>> start SOURCE RECORDS
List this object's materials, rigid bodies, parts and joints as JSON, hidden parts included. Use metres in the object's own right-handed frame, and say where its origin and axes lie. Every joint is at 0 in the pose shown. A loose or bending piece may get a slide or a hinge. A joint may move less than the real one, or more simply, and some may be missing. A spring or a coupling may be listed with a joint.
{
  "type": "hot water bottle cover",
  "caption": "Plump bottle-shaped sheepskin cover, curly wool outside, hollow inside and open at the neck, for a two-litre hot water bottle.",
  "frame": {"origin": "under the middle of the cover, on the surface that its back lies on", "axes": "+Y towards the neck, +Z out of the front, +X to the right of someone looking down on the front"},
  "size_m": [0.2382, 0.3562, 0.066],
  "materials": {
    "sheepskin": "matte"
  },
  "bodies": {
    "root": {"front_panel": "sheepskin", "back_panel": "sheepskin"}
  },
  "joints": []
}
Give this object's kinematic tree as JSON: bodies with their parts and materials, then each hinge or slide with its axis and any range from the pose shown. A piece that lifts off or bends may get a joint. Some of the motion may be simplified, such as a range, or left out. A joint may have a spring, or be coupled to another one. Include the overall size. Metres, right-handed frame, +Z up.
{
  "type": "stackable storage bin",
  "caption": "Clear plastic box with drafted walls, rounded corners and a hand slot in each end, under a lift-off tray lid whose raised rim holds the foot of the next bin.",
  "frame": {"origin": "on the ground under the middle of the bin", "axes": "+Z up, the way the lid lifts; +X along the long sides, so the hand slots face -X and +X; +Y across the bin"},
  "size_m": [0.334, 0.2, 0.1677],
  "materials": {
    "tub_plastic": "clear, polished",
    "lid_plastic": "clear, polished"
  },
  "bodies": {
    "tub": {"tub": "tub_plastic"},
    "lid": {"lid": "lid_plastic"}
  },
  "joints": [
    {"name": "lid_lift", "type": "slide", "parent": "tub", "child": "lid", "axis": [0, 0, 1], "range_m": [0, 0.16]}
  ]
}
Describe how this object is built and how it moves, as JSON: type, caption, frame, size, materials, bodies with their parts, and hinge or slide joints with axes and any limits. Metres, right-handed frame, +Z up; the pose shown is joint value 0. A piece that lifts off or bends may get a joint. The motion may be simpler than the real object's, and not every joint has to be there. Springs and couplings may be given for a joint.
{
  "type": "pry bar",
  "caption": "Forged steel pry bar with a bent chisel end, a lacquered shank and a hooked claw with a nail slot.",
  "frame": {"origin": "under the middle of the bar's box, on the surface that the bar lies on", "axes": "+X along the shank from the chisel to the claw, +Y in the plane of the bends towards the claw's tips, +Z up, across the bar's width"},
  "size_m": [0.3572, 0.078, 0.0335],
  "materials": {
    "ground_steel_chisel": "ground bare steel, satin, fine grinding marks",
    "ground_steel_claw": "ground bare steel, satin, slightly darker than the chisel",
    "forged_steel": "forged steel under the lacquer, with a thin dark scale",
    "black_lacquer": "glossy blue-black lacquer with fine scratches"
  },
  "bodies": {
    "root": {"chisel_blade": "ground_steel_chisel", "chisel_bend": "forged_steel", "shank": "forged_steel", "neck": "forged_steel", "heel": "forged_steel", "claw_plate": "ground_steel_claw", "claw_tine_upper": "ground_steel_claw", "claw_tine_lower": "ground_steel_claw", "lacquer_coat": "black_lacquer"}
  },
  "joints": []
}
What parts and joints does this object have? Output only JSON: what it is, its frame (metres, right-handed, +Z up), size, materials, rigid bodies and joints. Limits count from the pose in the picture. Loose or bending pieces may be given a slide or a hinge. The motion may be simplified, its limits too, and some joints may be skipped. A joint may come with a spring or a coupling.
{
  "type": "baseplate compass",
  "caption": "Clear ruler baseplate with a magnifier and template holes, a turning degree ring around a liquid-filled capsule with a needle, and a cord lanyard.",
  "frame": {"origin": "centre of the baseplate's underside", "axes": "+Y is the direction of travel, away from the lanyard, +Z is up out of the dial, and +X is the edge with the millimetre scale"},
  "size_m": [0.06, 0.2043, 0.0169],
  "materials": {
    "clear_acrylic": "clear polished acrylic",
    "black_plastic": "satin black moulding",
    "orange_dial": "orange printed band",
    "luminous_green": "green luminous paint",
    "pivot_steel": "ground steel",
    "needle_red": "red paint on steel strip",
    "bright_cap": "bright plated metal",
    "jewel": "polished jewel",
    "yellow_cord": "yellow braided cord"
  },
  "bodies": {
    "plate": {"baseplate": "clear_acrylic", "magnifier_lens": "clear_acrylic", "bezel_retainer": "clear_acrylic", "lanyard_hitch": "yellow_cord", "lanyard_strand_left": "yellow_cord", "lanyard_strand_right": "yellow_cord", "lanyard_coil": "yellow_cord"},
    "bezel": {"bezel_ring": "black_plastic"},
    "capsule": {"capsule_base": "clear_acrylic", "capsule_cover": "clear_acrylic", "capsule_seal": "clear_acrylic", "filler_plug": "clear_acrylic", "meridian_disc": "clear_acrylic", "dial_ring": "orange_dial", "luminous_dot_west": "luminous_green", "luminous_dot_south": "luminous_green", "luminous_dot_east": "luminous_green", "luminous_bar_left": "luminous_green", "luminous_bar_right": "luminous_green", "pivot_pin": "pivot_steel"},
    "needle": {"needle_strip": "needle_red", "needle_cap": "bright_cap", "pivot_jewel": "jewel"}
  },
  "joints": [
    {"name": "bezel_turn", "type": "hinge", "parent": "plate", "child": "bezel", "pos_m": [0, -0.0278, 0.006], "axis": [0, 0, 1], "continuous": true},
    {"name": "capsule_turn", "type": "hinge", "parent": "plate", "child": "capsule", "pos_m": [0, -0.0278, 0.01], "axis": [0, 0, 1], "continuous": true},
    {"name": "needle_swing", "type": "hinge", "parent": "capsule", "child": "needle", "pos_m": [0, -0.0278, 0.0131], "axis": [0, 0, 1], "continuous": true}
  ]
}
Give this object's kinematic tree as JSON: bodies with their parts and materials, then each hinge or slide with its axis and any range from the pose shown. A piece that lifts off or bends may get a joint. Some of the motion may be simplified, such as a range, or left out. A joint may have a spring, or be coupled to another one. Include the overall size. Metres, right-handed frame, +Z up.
>> end SOURCE RECORDS
EXERCISE OBJECTIVE:
Repeat the material in full, exactly as it stands.

REPLY TO THE TASK:
List this object's materials, rigid bodies, parts and joints as JSON, hidden parts included. Use metres in the object's own right-handed frame, and say where its origin and axes lie. Every joint is at 0 in the pose shown. A loose or bending piece may get a slide or a hinge. A joint may move less than the real one, or more simply, and some may be missing. A spring or a coupling may be listed with a joint.
{
  "type": "hot water bottle cover",
  "caption": "Plump bottle-shaped sheepskin cover, curly wool outside, hollow inside and open at the neck, for a two-litre hot water bottle.",
  "frame": {"origin": "under the middle of the cover, on the surface that its back lies on", "axes": "+Y towards the neck, +Z out of the front, +X to the right of someone looking down on the front"},
  "size_m": [0.2382, 0.3562, 0.066],
  "materials": {
    "sheepskin": "matte"
  },
  "bodies": {
    "root": {"front_panel": "sheepskin", "back_panel": "sheepskin"}
  },
  "joints": []
}
Give this object's kinematic tree as JSON: bodies with their parts and materials, then each hinge or slide with its axis and any range from the pose shown. A piece that lifts off or bends may get a joint. Some of the motion may be simplified, such as a range, or left out. A joint may have a spring, or be coupled to another one. Include the overall size. Metres, right-handed frame, +Z up.
{
  "type": "stackable storage bin",
  "caption": "Clear plastic box with drafted walls, rounded corners and a hand slot in each end, under a lift-off tray lid whose raised rim holds the foot of the next bin.",
  "frame": {"origin": "on the ground under the middle of the bin", "axes": "+Z up, the way the lid lifts; +X along the long sides, so the hand slots face -X and +X; +Y across the bin"},
  "size_m": [0.334, 0.2, 0.1677],
  "materials": {
    "tub_plastic": "clear, polished",
    "lid_plastic": "clear, polished"
  },
  "bodies": {
    "tub": {"tub": "tub_plastic"},
    "lid": {"lid": "lid_plastic"}
  },
  "joints": [
    {"name": "lid_lift", "type": "slide", "parent": "tub", "child": "lid", "axis": [0, 0, 1], "range_m": [0, 0.16]}
  ]
}
Describe how this object is built and how it moves, as JSON: type, caption, frame, size, materials, bodies with their parts, and hinge or slide joints with axes and any limits. Metres, right-handed frame, +Z up; the pose shown is joint value 0. A piece that lifts off or bends may get a joint. The motion may be simpler than the real object's, and not every joint has to be there. Springs and couplings may be given for a joint.
{
  "type": "pry bar",
  "caption": "Forged steel pry bar with a bent chisel end, a lacquered shank and a hooked claw with a nail slot.",
  "frame": {"origin": "under the middle of the bar's box, on the surface that the bar lies on", "axes": "+X along the shank from the chisel to the claw, +Y in the plane of the bends towards the claw's tips, +Z up, across the bar's width"},
  "size_m": [0.3572, 0.078, 0.0335],
  "materials": {
    "ground_steel_chisel": "ground bare steel, satin, fine grinding marks",
    "ground_steel_claw": "ground bare steel, satin, slightly darker than the chisel",
    "forged_steel": "forged steel under the lacquer, with a thin dark scale",
    "black_lacquer": "glossy blue-black lacquer with fine scratches"
  },
  "bodies": {
    "root": {"chisel_blade": "ground_steel_chisel", "chisel_bend": "forged_steel", "shank": "forged_steel", "neck": "forged_steel", "heel": "forged_steel", "claw_plate": "ground_steel_claw", "claw_tine_upper": "ground_steel_claw", "claw_tine_lower": "ground_steel_claw", "lacquer_coat": "black_lacquer"}
  },
  "joints": []
}
What parts and joints does this object have? Output only JSON: what it is, its frame (metres, right-handed, +Z up), size, materials, rigid bodies and joints. Limits count from the pose in the picture. Loose or bending pieces may be given a slide or a hinge. The motion may be simplified, its limits too, and some joints may be skipped. A joint may come with a spring or a coupling.
{
  "type": "baseplate compass",
  "caption": "Clear ruler baseplate with a magnifier and template holes, a turning degree ring around a liquid-filled capsule with a needle, and a cord lanyard.",
  "frame": {"origin": "centre of the baseplate's underside", "axes": "+Y is the direction of travel, away from the lanyard, +Z is up out of the dial, and +X is the edge with the millimetre scale"},
  "size_m": [0.06, 0.2043, 0.0169],
  "materials": {
    "clear_acrylic": "clear polished acrylic",
    "black_plastic": "satin black moulding",
    "orange_dial": "orange printed band",
    "luminous_green": "green luminous paint",
    "pivot_steel": "ground steel",
    "needle_red": "red paint on steel strip",
    "bright_cap": "bright plated metal",
    "jewel": "polished jewel",
    "yellow_cord": "yellow braided cord"
  },
  "bodies": {
    "plate": {"baseplate": "clear_acrylic", "magnifier_lens": "clear_acrylic", "bezel_retainer": "clear_acrylic", "lanyard_hitch": "yellow_cord", "lanyard_strand_left": "yellow_cord", "lanyard_strand_right": "yellow_cord", "lanyard_coil": "yellow_cord"},
    "bezel": {"bezel_ring": "black_plastic"},
    "capsule": {"capsule_base": "clear_acrylic", "capsule_cover": "clear_acrylic", "capsule_seal": "clear_acrylic", "filler_plug": "clear_acrylic", "meridian_disc": "clear_acrylic", "dial_ring": "orange_dial", "luminous_dot_west": "luminous_green", "luminous_dot_south": "luminous_green", "luminous_dot_east": "luminous_green", "luminous_bar_left": "luminous_green", "luminous_bar_right": "luminous_green", "pivot_pin": "pivot_steel"},
    "needle": {"needle_strip": "needle_red", "needle_cap": "bright_cap", "pivot_jewel": "jewel"}
  },
  "joints": [
    {"name": "bezel_turn", "type": "hinge", "parent": "plate", "child": "bezel", "pos_m": [0, -0.0278, 0.006], "axis": [0, 0, 1], "continuous": true},
    {"name": "capsule_turn", "type": "hinge", "parent": "plate", "child": "capsule", "pos_m": [0, -0.0278, 0.01], "axis": [0, 0, 1], "continuous": true},
    {"name": "needle_swing", "type": "hinge", "parent": "capsule", "child": "needle", "pos_m": [0, -0.0278, 0.0131], "axis": [0, 0, 1], "continuous": true}
  ]
}
Give this object's kinematic tree as JSON: bodies with their parts and materials, then each hinge or slide with its axis and any range from the pose shown. A piece that lifts off or bends may get a joint. Some of the motion may be simplified, such as a range, or left out. A joint may have a spring, or be coupled to another one. Include the overall size. Metres, right-handed frame, +Z up.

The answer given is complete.